Providing incentives to change is a nice place to start the health promotion campaign, but polite incentives don’t usually work. Research has found out that, in many cases, providing dramatic examples have helped shake people out of their indifference. Such dramatic examples can be found on cigarette labels carrying statutory textual warnings and graphic pictures, road signs carrying gory accident images, an amputated leg in the case of chronic diabetes and so on. These are attempts made to threaten people with dire consequences should individuals persist in harmful behaviour or show neglect. The idea is to make the threat seem personally relevant and to bring a proxy to an untimely death or something similar, like loss of vision in our example, as close as possible. Having said that, shaking people out of their laziness is one thing but making them move towards cure or solution is another challenge.

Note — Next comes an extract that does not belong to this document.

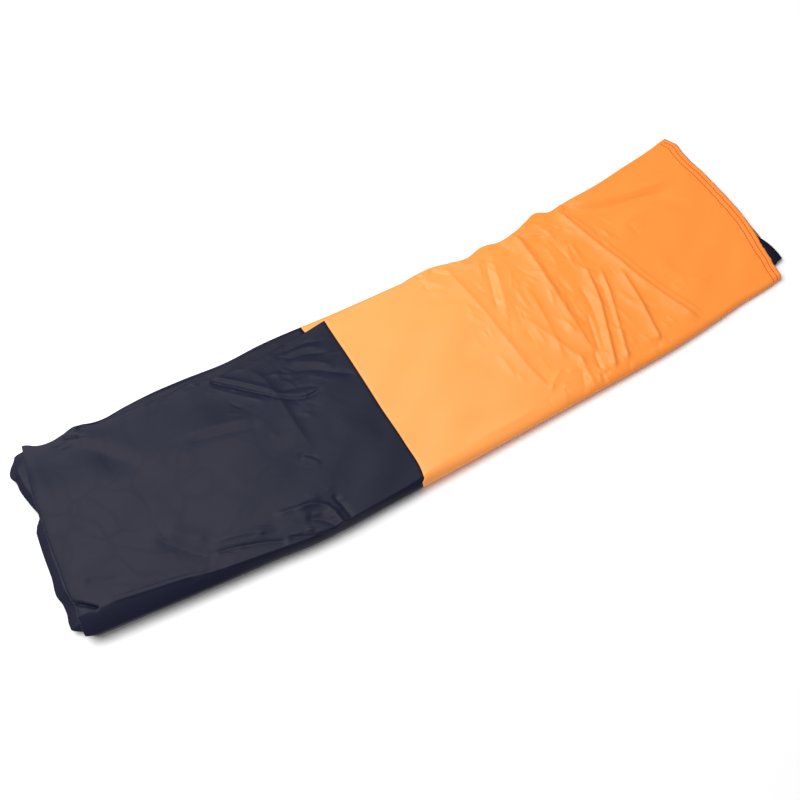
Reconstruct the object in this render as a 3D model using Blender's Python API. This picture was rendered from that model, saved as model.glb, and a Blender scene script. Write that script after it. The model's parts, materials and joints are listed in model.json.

Can marketing help nudge consumers towards a cure?

There are many not for profit organisations and NGOs in India who have made it their agenda to serve the society, but many of them, while they have the heart, seem to be still searching for ways to sell their agenda. There is no doubt that healthcare marketing is multifaceted, moving from print and billboards campaign, now the focus has come down to social media campaigns. And, this is where the healthcare entities should try to build, engage and support their consumers based on their preference and style. It would be wise to learn from successful marketers, the good principles of marketing, the critical skills of understanding consumers, by listening to them, gaining insight about their personality types, segmenting their needs, tailoring and communicating their solutions in an effective manner.

The role of marketing is critical for consumer healthcare. If marketers can successfully shape consumer attitudes towards thirst and take a can of cola to the remotest areas in India, I am sure they can also help in delivering ‘cure’ to every citizen.